昭和52年の新聞記事(コピー)が手元にある。「原爆“遺跡”は語る」という中国新聞の連載記事の7回目である。副題が「詩人/元陸軍被服廠」添えられた写真のキャプションは「屈託なく笑う少女と鉄のとびら。あれから32年の歳月が流れた」である。

この記事は詩「倉庫の記録」を一部引用したあと「今、巨大なレンガ造りの建物は、運送会社の倉庫、広島大学の学生寮に使われている。学生、従業員のほとんどが、峠三吉の詩はおろか、かつての惨劇も知らない。ゆがんだ鉄格子、鉄扉だけが“あの日”を思い起こさせる。」と締めくくられている。

この黄ばんだ新聞のコピーはちょうど2年前に、その寮で一年間一緒に暮らした熊本在住のA君が送ってくれたものであった。何回か引っ張り出して読んだり眺めたりするうちにあの頃の記憶が甦ってくるのだった。

「MP Web Magazine」での連載、今月の「赤レンガ」はこの建物を念頭に書いた。編集長の岡田さんからは「小説に出てくる場所ーその描写ーは、どれも魅力的で、いつか福本さんの案内で訪ねてみたいと思いました。とりわけ、「赤レンガの建物」は象徴的です。」と過分なお褒めをいただいた。

また、元広島テレビのアナウンサー・新宅冨士夫さんは「薫風寮同窓会をしましょう」というメッセージをくれた。実に45、6年ぶりの音信、その第一声だったのでうれしかった。


2016年9月28日(水)

昨日あたりから玄関脇の金木犀が花の匂いを出しはじめた。見上げると金色の花が満開である。これはフェンスの向こう、隣家の庭に立っている。かたやわが家のは? と回り込んで見ればこちらも花盛りであった。香りはまだ強くないがいずれ甘やかな匂いを発散してくれるだろう。楽しみなことである。

花や夜なく虫はもう「秋」を教えてくれるが、今日も蒸し暑い日で気温も高くいまだ「夏」である。ここ数年は秋らしい秋のないままだったように思われ、それは恣意的な(加齢による?)実感なのか、気象的に説明できるのか知らないが、さてことしこそは天高く馬肥える秋の日をいっぱい経験したいものである。三日後は「もう10月」である。先に言っておこう。


2016年9月29日(木)

お腹がとても空いていて、お菓子かパンをかるく摂るといっそう空腹感が募ることに気付いた。もっともっと食べなければ気が済まなくなる状態。つまり、軽く摂ったことによって、眠っていたお腹を目覚めさせてしまう。(「やぶ蛇」みたいなものか?)

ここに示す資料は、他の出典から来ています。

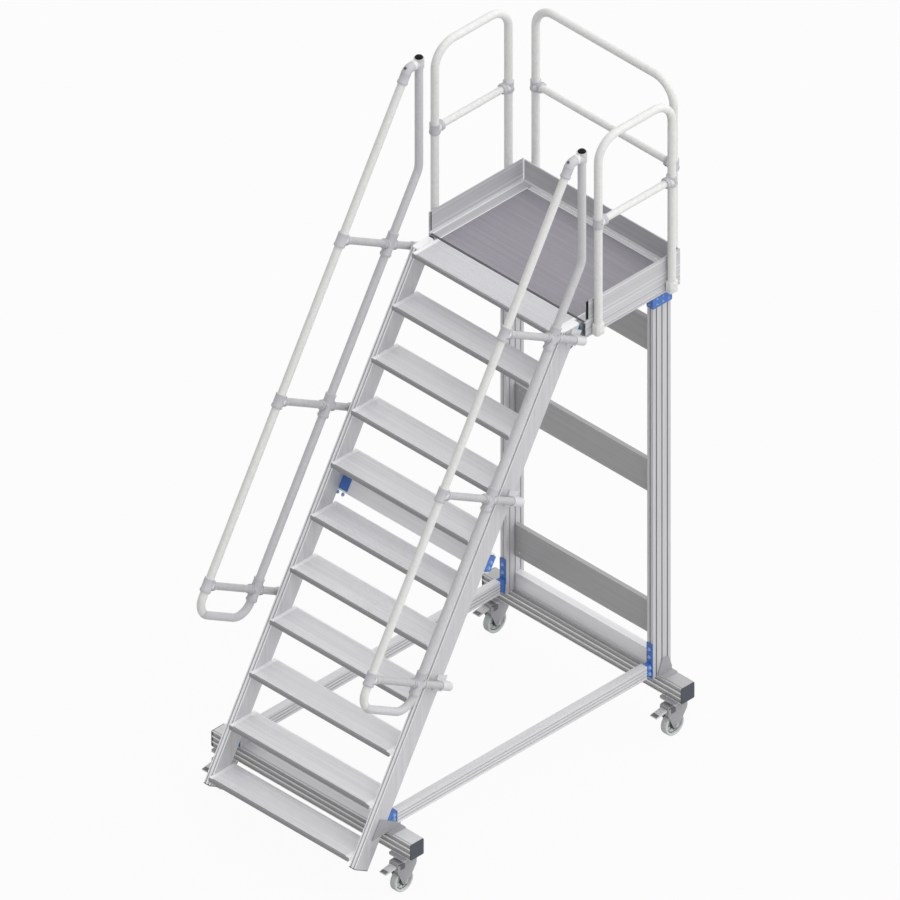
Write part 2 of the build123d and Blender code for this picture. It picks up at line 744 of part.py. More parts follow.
for name, (x, y) in caster_places.items():
    wheel_y = y - trail
    with BuildPart() as fork:
        with BuildSketch(Plane.XY.offset(race_low)):
            with Locations((x, y)):
                Circle(race_r)
        extrude(amount=race_tall)
        with BuildSketch(Plane.XY.offset(crown_low)):
            with Locations((x, y)):
                Circle(race_r)
            with Locations((x, y + (crown_back - crown_front) / 2)):
                Rectangle(2 * (leg_in + fork_thick), crown_back + crown_front)
        extrude(amount=crown_tall)
        with BuildSketch(Plane.XY.offset(crown_low - apron_tall)):
            with Locations((x, y - crown_front + fork_thick / 2)):
                Rectangle(2 * (leg_in + fork_thick), fork_thick)
        extrude(amount=apron_tall)
        for hand in sides.values():
            leg_x = x + hand * leg_in + (0 if hand > 0 else -fork_thick)
            with BuildSketch(Plane.YZ.offset(leg_x)):
                Polygon(
                    (y + crown_back, crown_low + crown_tall),
                    (y + crown_back, crown_low - apron_tall),
                    (wheel_y + leg_foot, wheel_r),
                    (wheel_y + leg_foot / 2, wheel_r - leg_toe),
                    (wheel_y - leg_foot / 2, wheel_r - leg_toe),
                    (wheel_y - leg_foot, wheel_r),
                    (y - crown_front, crown_low - apron_tall),
                    (y - crown_front, crown_low + crown_tall),
                    align=None,
                )
            extrude(amount=fork_thick)
        with BuildSketch(Plane.YZ.offset(x - leg_in - fork_thick - axle_head)):
            with Locations((wheel_y, wheel_r)):
                Circle(axle_head_r)
        extrude(amount=axle_head)
        with BuildSketch(Plane.YZ.offset(x + leg_in + fork_thick)):
            with Locations((wheel_y, wheel_r)):
                Circle(axle_head_r)
        extrude(amount=axle_head)
        with BuildSketch(Plane.YZ.offset(x - leg_in)):
            with Locations((wheel_y, wheel_r)):
                Circle(axle_r)
        extrude(amount=2 * leg_in)
        pedal_tip = y - pedal_reach
        pedal_root = y - crown_front
        with BuildSketch(Plane.YZ.offset(x - pedal_wide / 2)):
            Polygon(
                (pedal_root, crown_low),
                (pedal_root, crown_low - 2 * pedal_thick),
                (pedal_tip, crown_low - 3 * pedal_thick),
                (pedal_tip, crown_low - 2 * pedal_thick),
                align=None,
            )
        extrude(amount=pedal_wide)
    save(fork.part, "caster_fork_" + name)
    with BuildPart() as tyre:
        with BuildSketch(Plane.YZ.offset(x - wheel_wide / 2)):
            with Locations((wheel_y, wheel_r)):
                Circle(wheel_r)
                Circle(wheel_r - tread_band, mode=Mode.SUBTRACT)
        extrude(amount=wheel_wide)
    save(tyre.part, "caster_tyre_" + name)
    with BuildPart() as wheel_body:
        with BuildSketch(Plane.YZ.offset(x - wheel_wide / 4)):
            with Locations((wheel_y, wheel_r)):
                Circle(wheel_r - tread_band)
                Circle(hub_r, mode=Mode.SUBTRACT)
        extrude(amount=wheel_wide / 2)
        with BuildSketch(Plane.YZ.offset(x - wheel_wide / 2 - fork_gap / 2)):
            with Locations((wheel_y, wheel_r)):
                Circle(hub_r)
                Circle(axle_r + run_gap, mode=Mode.SUBTRACT)
        extrude(amount=wheel_wide + fork_gap)
    save(wheel_body.part, "caster_hub_" + name)
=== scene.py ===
import math

import bpy
from mathutils import Matrix, Vector


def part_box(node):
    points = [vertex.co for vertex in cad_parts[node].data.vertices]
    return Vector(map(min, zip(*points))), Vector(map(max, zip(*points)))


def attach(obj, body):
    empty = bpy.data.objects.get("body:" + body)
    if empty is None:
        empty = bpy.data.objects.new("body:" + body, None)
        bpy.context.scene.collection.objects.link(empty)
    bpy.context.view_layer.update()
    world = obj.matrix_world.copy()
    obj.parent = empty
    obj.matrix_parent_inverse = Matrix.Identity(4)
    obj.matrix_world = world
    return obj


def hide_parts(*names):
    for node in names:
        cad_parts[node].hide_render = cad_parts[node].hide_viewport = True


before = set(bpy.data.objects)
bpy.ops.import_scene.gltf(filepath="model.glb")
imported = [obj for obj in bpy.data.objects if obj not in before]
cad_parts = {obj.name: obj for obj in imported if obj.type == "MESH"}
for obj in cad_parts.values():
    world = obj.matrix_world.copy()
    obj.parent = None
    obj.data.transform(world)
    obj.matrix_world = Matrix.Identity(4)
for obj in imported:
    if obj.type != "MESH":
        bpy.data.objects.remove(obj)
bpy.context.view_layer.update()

# The flight's own measures, in metres, as the solids have them
STEPS = 11
RISE = 0.24
SLOPE = math.radians(60)
GOING = RISE / math.tan(SLOPE)
TOP = STEPS * RISE
FRONT_REACH = (STEPS - 1) * GOING
REAR_REACH = 0.8665
NOSE = (FRONT_REACH - REAR_REACH) / 2
SLOPE_UP = Vector((0, math.cos(SLOPE), math.sin(SLOPE)))
SLOPE_OUT = Vector((0, -math.sin(SLOPE), math.cos(SLOPE)))
SIDES = (-1, 1)
SIDE_NAMES = {"left": -1, "right": 1}
UP = (0, 0, 1)
RIGHT = (1, 0, 0)
BACKWARDS = (0, 1, 0)

# Middles and half widths of the profiles
HALF_WIDE = 0.02
STRINGER_X = 0.495
STRINGER_HALF = 0.05
STRINGER_BACK = 0.085
POST_X = 0.5
POST_MIDDLE = NOSE + 0.71
POST_HALF = 0.06
RAIL_MIDDLE_Z = 0.3565
RAIL_HALF = 0.0365
BEAM_MIDDLE = {"front": NOSE - 1.116, "rear": NOSE + 0.728}
BEAM_MIDDLE_Z = 0.257
BEAM_HALF = 0.045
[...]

そして完全に覚醒させるためにはもっと食べなければならない。満腹になることを「お腹が起きる」という讃岐地方の方言がやっと腑に落ちた。

ところで今日近所の人が自分の庭で育てたという「ポポー(Pawpaw)」を2個もらった。一目見てこの果物は60年くらい前に新しもの好きの祖父がどこかから取り寄せて敷地内に植えたものではないかと直感した。しかしその名前はうろ覚えで、はじめは濁音をつけていた。これはちょっとちがうぞとネットでたしかめてみた。

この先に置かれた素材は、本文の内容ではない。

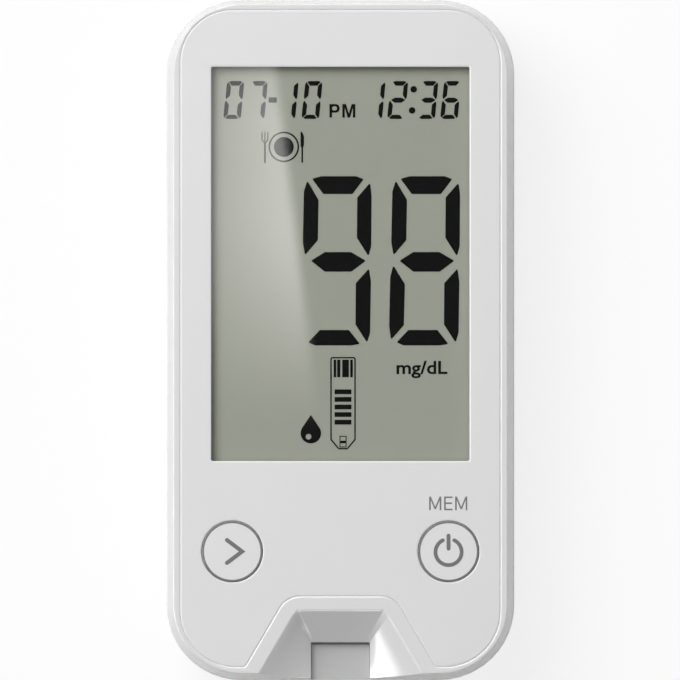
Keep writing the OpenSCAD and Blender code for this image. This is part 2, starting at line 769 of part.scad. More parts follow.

食べてみてそうだこんな味だったと当時を思い出した。熟した柿よりもあまくて、トロッとしている。口の中で溶けていくような。独特な匂いもする。

田舎では二年くらいは食べた記憶があるが早い時期に木そのものがなくなった。口に合わなかったのか、土に合わなかったのか、いまとなれば知る由もない。それなのに味だけを覚えていたから不思議なものである。食べ物の記憶は眠ることがないのだろうか。ポポーの木のとなりには農耕用の牛の家があった、そんな大昔である。